Destruction halted at incinerator until alarm cause found

by Karen Lee Scott
Staff Writer

Chemical agent destruction processes at the Tooele Chemical Agent Disposal Facility (TOCDF) have been halted due to detection Saturday of a substance with characteristics of VX nerve agent in a furnace exhaust stack.
Interestingly enough the hubbub may be due to mortar used between some new bricks in a liquid incinerator unit.

In the early morning hours of Saturday, July 17, a chemical agent monitor on the main furnace exhaust stack at the incinerator sensed a material displaying similarities to VX agent. Though VX was not being processed at the time, spent decontamination solution was.

Tim Thomas, acting site project manager for TOCDF, said the solution was certified as being “agent free” before it was put in the liquid incinerator. He said the alarm must have been triggered by something else.

A press release from Deseret Chemical Depot (DCD), the area which encompasses the incinerator, noted that a potential source of the “interferant” could be the new bricks which were installed about a week before the monitor’s alarm sounded.

Thomas said after careful analysis it is believed that the mortar used between the new bricks (which was different than mortar used in the past) may have caused the alarm to sound because the “monitors are extremely sensitive.”
Weeds, perfume and even the smell of onions can set them off according to Chuck Sprague, DCD spokesman.

However because the exact nature of material could not be identified, incinerator officials suspended chemical destruction operations.

Gary McCloskey, EG&G general manager, said “our commitment is to ensure that this facility is operated safely.
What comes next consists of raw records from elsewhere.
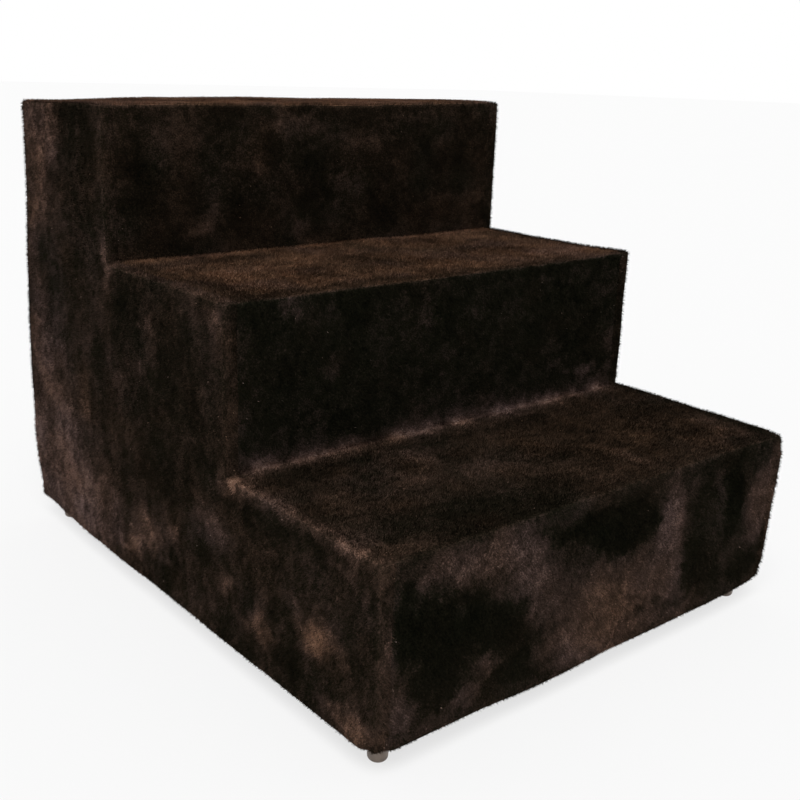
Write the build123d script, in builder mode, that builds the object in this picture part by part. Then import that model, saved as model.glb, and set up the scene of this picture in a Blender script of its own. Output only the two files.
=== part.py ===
from build123d import *

import os

# Pet stairs with three steps: a boxed carcass of boards on four screw-on feet, dressed in plush faux
# fur that is glued over every outer face and turned under the base board, where it is stapled.
# Millimetres. X runs across the stairs, Y from the front to the back and Z up. The origin is on the
# floor, below the middle of the stairs.

os.makedirs("parts", exist_ok=True)

# Driving dimensions, measured over the fur
stair_width = 500
lower_run = 200
middle_run = 205
upper_run = 195
lower_rise = 154
middle_rise = 143
upper_rise = 142

# Materials
fur_thickness = 8
side_wrap = 14
hem_thickness = 4
hem_width = 28
board_thickness = 12
tread_thickness = 15
batten_size = 18
block_size = 30
block_gap = 7

# Rounded pile: along the side edges, over the nosings and in the creases between riser and tread
edge_radius = 5
nosing_radius = 6
crease_radius = 3

# Feet
foot_height = 21
foot_diameter = 17
foot_edge_chamfer = 2.5
foot_inset = 25
foot_clearance = 0.3

# Fasteners
pin_length = 35
batten_pin_length = 26
pin_width = 1.6
pin_thickness = 1.4
pin_end_distance = 40
pin_spread_share = 0.6
stud_diameter = 5
stud_depth_in_foot = 12
stud_depth_in_block = 16
hole_clearance = 0.1
staple_crown = 10
staple_leg = 8
staple_wire_width = 1.2
staple_wire_thickness = 0.7
staple_spacing = 150
staple_end_distance = 60
overrun = 5

# Places that follow from the sizes above
half_width = stair_width / 2
stair_depth = lower_run + middle_run + upper_run
front = -stair_depth / 2
middle_front = front + lower_run
upper_front = middle_front + middle_run
back = stair_depth / 2
fur_bottom = foot_height
lower_top = fur_bottom + lower_rise
middle_top = lower_top + middle_rise
upper_top = middle_top + upper_rise

board_bottom = fur_bottom + hem_thickness
panel_bottom = board_bottom + board_thickness
half_carcass = half_width - fur_thickness
half_strip = half_width - side_wrap
half_inside = half_carcass - board_thickness
board_front = front + fur_thickness
board_middle_front = middle_front + fur_thickness
board_upper_front = upper_front + fur_thickness
board_back = back - fur_thickness
board_lower_top = lower_top - fur_thickness
board_middle_top = middle_top - fur_thickness
board_upper_top = upper_top - fur_thickness
hem_half_width = half_carcass - hem_width
hem_front = board_front + hem_width
hem_back = board_back - hem_width
block_top = board_lower_top - tread_thickness - batten_size - block_gap

sides = {"left": -1, "right": 1}
ends = {"front": -1, "back": 1}


def stair_outline(inset, bottom):
    """The stepped side view as points in Y and Z, set in from the fur's face and cut off at a height."""
    return [
        (front + inset, bottom),
        (front + inset, lower_top - inset),
        (middle_front + inset, lower_top - inset),
        (middle_front + inset, middle_top - inset),
        (upper_front + inset, middle_top - inset),
        (upper_front + inset, upper_top - inset),
        (back - inset, upper_top - inset),
        (back - inset, bottom),
    ]


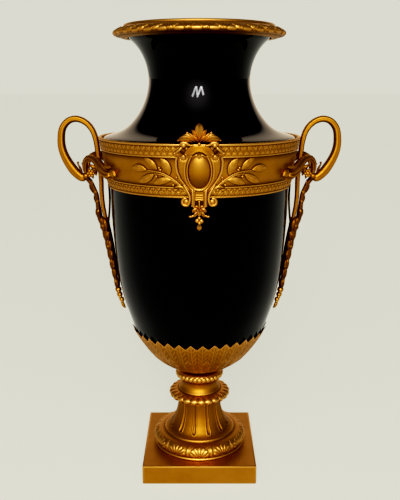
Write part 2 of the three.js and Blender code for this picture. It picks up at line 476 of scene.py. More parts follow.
def makeFoot():
    base = nodeBox("foot")[0][2]
    fine = foot["fine"]
    line = outline(
        (0, 0),
        (foot["hidden"], [(53.8, 0)]),
        (fine, [(54.5, 0.7), (54.5, 1.5), (54, 2.3)]),
        (fine, [(53.1, 2.9)]),
        (fine, [(54.2, 5.2), (54.5, 8.2), (53.6, 11.6), (51, 14.2), (47.6, 15.6), (44.6, 16)]),
        (fine, [(43, 16.4)]),
        (fine, [(42.3, 16.8), (41.8, 17.5), (41.2, 18.4)]),
        (fine, [(39.8, 18.8)]),
        (foot["bell"], [(36, 20.8), (32.8, 24.4), (30.2, 29), (27.8, 35.6), (26.1, 42),
                        (25.1, 49), (24.8, 57.2)]),
        (foot["hidden"], [(0, 57.2)]),
    )
    line[:, 1] += base

    def relief(angle, run, radius, height):
        up = height - base
        start = run[np.argmin(np.abs(radius - 53) + np.abs(up - 2.9))]
        rise = run - start
        onTorus = fade(rise, 0.3, 1.2) * (1 - fade(rise, 14, 16)) * (up < 16.1) * (radius > 42)
        # fans on the torus: round ribs spread from a low centre
        across = fromNearest(angle, foot["fans"], math.radians(foot["fanPhase"])) * radius
        reach = np.hypot(across, rise - 0.6)
        turn = np.degrees(np.arctan2(across, np.maximum(rise - 0.6, 0.01)))
        rib = np.abs(np.cos(np.radians(turn / foot["fanSpread"] * foot["fanLobes"] * 180))) ** 0.7
        edge = foot["fanReach"] * (0.86 + 0.14 * rib) * (1 - 0.18 * (turn / 75) ** 2)
        fan = fade(edge - reach, -0.2, 1.2) * fade(foot["fanSpread"] / 2 + 6 - np.abs(turn), 0, 8)
        lift = foot["fanHeight"] * fan * (0.1 + 0.9 * rib) * fade(reach, 1.6, 4.5)
        lift += 0.9 * dome(reach / 2.1)
        # a slim leaf between fans
        half = math.radians(foot["fanPhase"] + 180 / foot["fans"])
        between = fromNearest(angle, foot["fans"], half) * radius
        breadth = 1.7 * np.clip(np.sin(np.clip(rise / 14, 0, 1) * math.pi), 0.01, 1) ** 0.7
        lift = np.maximum(lift, 0.55 * dome(between / breadth)) * onTorus
        # hollow flutes up the bell, each with a fine raised edge and a round lower end
        across = fromNearest(angle, foot["flutes"], math.radians(foot["flutePhase"])) * radius
        half = foot["fluteHalfWidth"] * (0.55 + 0.45 * (radius - 24) / 10)
        below = np.clip(foot["fluteEnd"] + 2 - up, 0, None) * 1.25
        outside = np.hypot(across, below) - half
        onBell = fade(up, 18.6, 20.4) * (radius < 41)
        lift -= foot["fluteDepth"] * fade(-outside, 0, 1.6) * onBell
        lift += foot["fluteRim"] * crease(outside - 0.2, 0.55) * onBell
        return lift

    # painted shade: the bell above the torus is painted darker, toning down where the key light falls full
    # on its front
    def bellShade(points, normals):
        return -0.16 * fade(points[:, 2] - base, 17, 24)

    piece = turned("footCasting", line, foot["around"], relief)
    markWearAndShade(piece, 1.3, bellShade)
    finishPiece(piece, "foot")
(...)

If any of our systems fail to provide clear and distinct indication of any type of safety issue, we will immediately suspend operations and correct or repair that system.”

EG&G is the private contractor which manages the incinerator operations.

“There was no danger to workers, the community or the environment,” said DCD officials in a press release.
However Jason Groenewold of Families Against Incinerator Risk said, “it seems premature for them to say that” because they don’t even know yet what the substance was.

“They wouldn’t shut down operations if it was just some random interferant,” he said.

Groenewold also wondered why a press release wasn’t issued until Monday afternoon, when the incident occurred Saturday morning. He said that fact made him question “how much faith we can really have in the Army?”

Thomas said he was “very sensitive to that issue” and agreed that the public needs to be notified with the most accurate information as soon as possible. However immediately after the alarm went off, both the DCD Emergency Operations Center and the Tooele County Emergency Management (TCEM) team were notified, he said.

“They did proper notification per protocol,” said Wade Mathews, TCEM spokesman. “Basically it was just a routine alarm notification. No other action was warranted because there was no actual chemical release ... They are really good about notifying us about even the most minute thing.”

Thomas said incinerator personnel and state officials with the Utah Department of Environmental Quality as well as representative from the Centers for Disease control are working together to resolve the stack monitoring interferant issue.

Operations will not resume until the source of Saturday’s detection is determined.